— START OF Data shown —

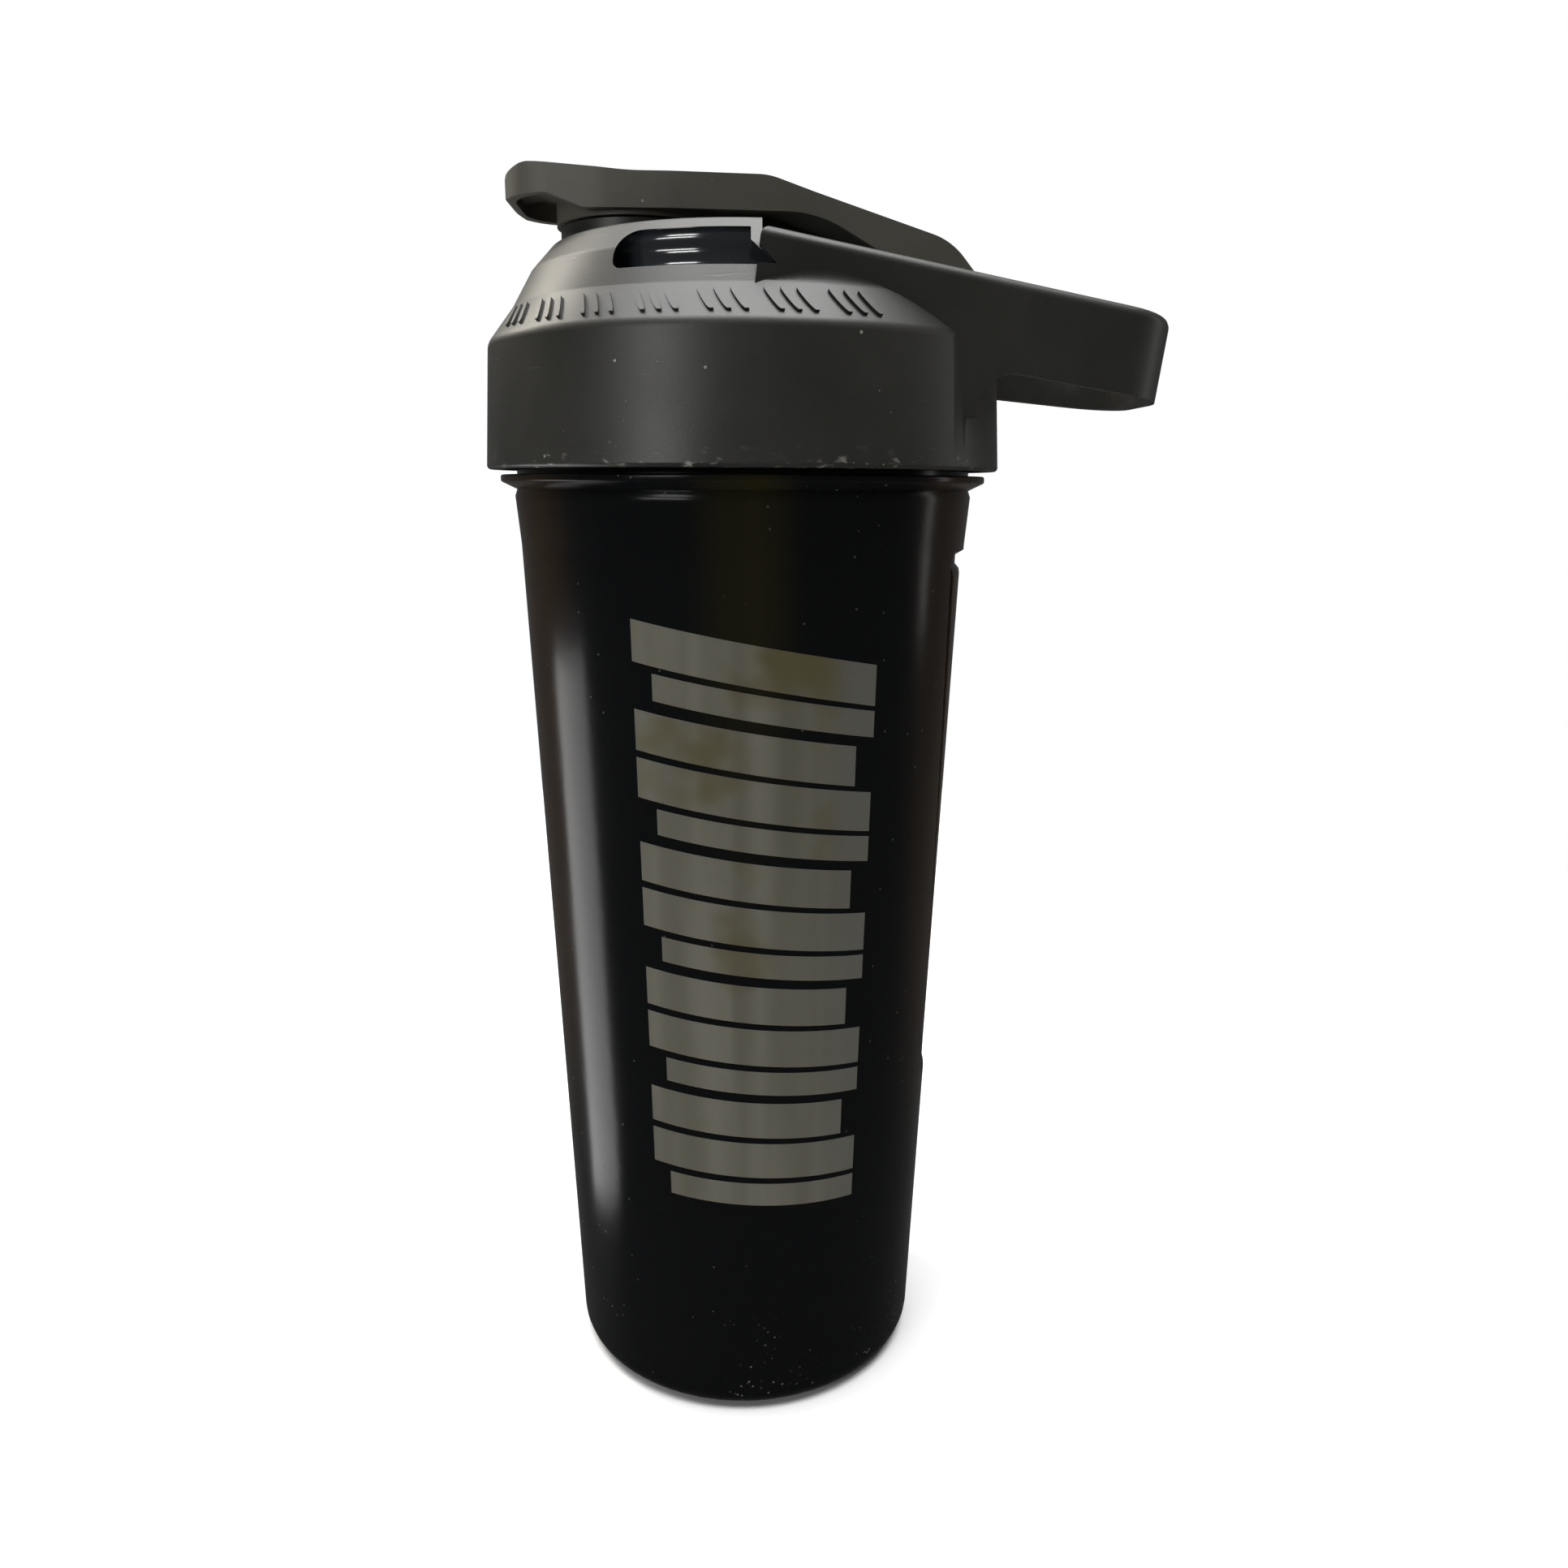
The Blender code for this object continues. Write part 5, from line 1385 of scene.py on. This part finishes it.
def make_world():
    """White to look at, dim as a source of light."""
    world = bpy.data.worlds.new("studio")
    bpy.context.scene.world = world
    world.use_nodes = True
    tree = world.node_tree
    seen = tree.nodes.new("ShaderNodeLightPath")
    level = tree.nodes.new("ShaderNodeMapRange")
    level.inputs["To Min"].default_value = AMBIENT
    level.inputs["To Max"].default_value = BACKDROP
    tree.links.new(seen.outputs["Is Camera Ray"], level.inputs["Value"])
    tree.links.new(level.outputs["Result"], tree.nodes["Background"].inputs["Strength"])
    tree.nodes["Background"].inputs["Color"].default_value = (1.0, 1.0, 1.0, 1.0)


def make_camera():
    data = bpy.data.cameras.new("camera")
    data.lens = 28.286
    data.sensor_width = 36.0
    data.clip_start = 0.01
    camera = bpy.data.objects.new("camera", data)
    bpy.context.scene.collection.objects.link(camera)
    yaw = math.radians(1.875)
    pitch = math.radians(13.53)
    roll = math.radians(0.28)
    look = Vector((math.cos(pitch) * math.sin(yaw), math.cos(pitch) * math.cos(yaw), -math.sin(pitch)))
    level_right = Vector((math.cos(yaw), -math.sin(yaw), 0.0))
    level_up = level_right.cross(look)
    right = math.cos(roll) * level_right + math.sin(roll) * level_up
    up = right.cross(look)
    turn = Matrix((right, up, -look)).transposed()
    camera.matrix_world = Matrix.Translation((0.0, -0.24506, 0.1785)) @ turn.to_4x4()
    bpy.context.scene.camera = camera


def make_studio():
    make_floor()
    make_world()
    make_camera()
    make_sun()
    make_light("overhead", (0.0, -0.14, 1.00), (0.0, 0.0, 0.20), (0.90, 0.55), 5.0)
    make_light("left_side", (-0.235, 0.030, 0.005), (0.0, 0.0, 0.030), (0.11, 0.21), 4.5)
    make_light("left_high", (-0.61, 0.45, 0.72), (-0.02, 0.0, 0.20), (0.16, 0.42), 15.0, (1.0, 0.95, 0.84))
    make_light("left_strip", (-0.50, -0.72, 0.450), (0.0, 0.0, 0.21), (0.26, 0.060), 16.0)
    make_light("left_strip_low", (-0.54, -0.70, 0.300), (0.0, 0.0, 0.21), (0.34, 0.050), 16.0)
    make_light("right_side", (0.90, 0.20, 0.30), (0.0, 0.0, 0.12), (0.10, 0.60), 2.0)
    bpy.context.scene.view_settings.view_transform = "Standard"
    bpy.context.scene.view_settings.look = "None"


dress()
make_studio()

— END OF Data shown —

## Aim of the exercise
Return every line of the material exactly.

## Response to the task
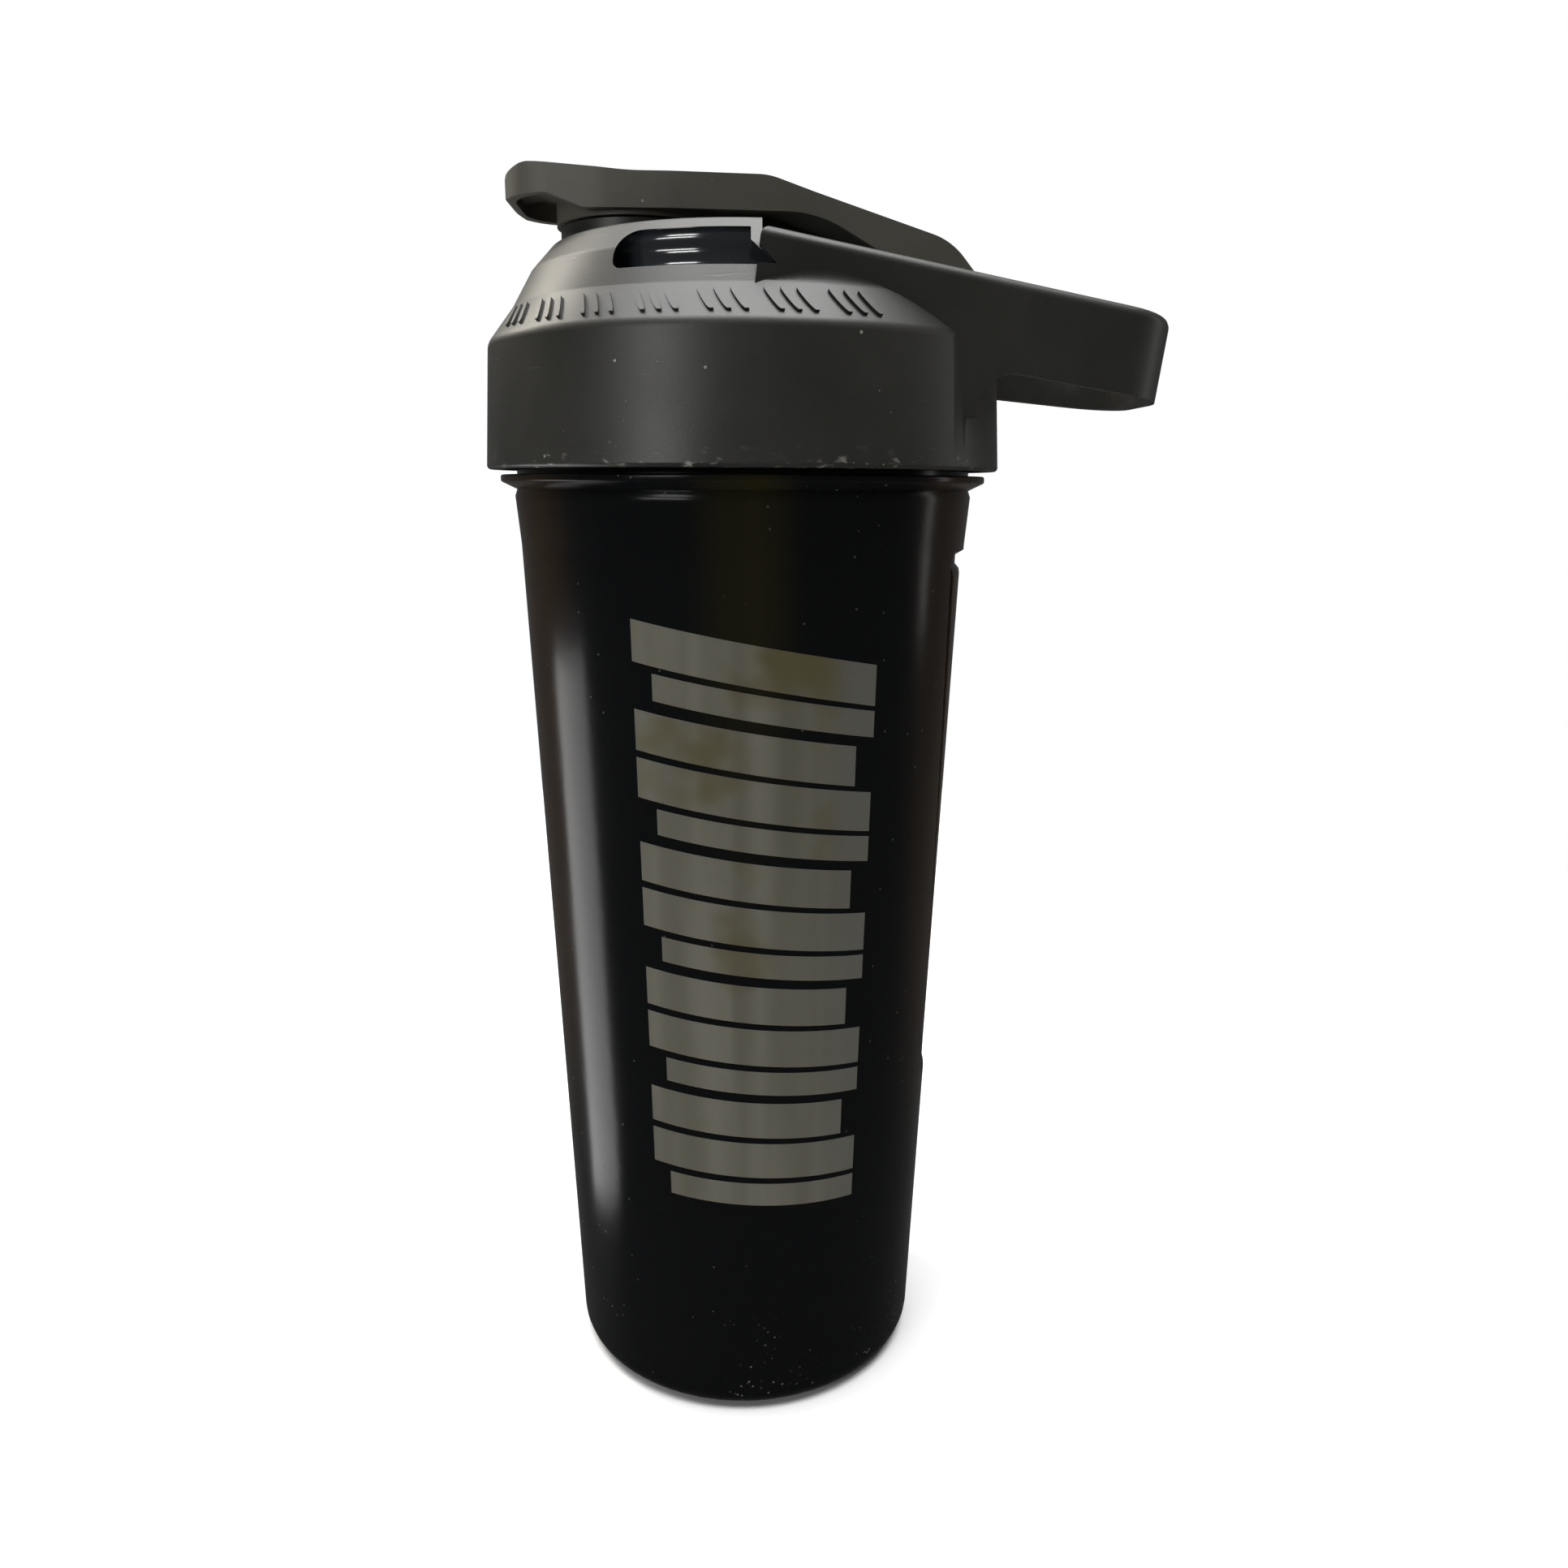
The Blender code for this object continues. Write part 5, from line 1385 of scene.py on. This part finishes it.
def make_world():
    """White to look at, dim as a source of light."""
    world = bpy.data.worlds.new("studio")
    bpy.context.scene.world = world
    world.use_nodes = True
    tree = world.node_tree
    seen = tree.nodes.new("ShaderNodeLightPath")
    level = tree.nodes.new("ShaderNodeMapRange")
    level.inputs["To Min"].default_value = AMBIENT
    level.inputs["To Max"].default_value = BACKDROP
    tree.links.new(seen.outputs["Is Camera Ray"], level.inputs["Value"])
    tree.links.new(level.outputs["Result"], tree.nodes["Background"].inputs["Strength"])
    tree.nodes["Background"].inputs["Color"].default_value = (1.0, 1.0, 1.0, 1.0)


def make_camera():
    data = bpy.data.cameras.new("camera")
    data.lens = 28.286
    data.sensor_width = 36.0
    data.clip_start = 0.01
    camera = bpy.data.objects.new("camera", data)
    bpy.context.scene.collection.objects.link(camera)
    yaw = math.radians(1.875)
    pitch = math.radians(13.53)
    roll = math.radians(0.28)
    look = Vector((math.cos(pitch) * math.sin(yaw), math.cos(pitch) * math.cos(yaw), -math.sin(pitch)))
    level_right = Vector((math.cos(yaw), -math.sin(yaw), 0.0))
    level_up = level_right.cross(look)
    right = math.cos(roll) * level_right + math.sin(roll) * level_up
    up = right.cross(look)
    turn = Matrix((right, up, -look)).transposed()
    camera.matrix_world = Matrix.Translation((0.0, -0.24506, 0.1785)) @ turn.to_4x4()
    bpy.context.scene.camera = camera


def make_studio():
    make_floor()
    make_world()
    make_camera()
    make_sun()
    make_light("overhead", (0.0, -0.14, 1.00), (0.0, 0.0, 0.20), (0.90, 0.55), 5.0)
    make_light("left_side", (-0.235, 0.030, 0.005), (0.0, 0.0, 0.030), (0.11, 0.21), 4.5)
    make_light("left_high", (-0.61, 0.45, 0.72), (-0.02, 0.0, 0.20), (0.16, 0.42), 15.0, (1.0, 0.95, 0.84))
    make_light("left_strip", (-0.50, -0.72, 0.450), (0.0, 0.0, 0.21), (0.26, 0.060), 16.0)
    make_light("left_strip_low", (-0.54, -0.70, 0.300), (0.0, 0.0, 0.21), (0.34, 0.050), 16.0)
    make_light("right_side", (0.90, 0.20, 0.30), (0.0, 0.0, 0.12), (0.10, 0.60), 2.0)
    bpy.context.scene.view_settings.view_transform = "Standard"
    bpy.context.scene.view_settings.look = "None"


dress()
make_studio()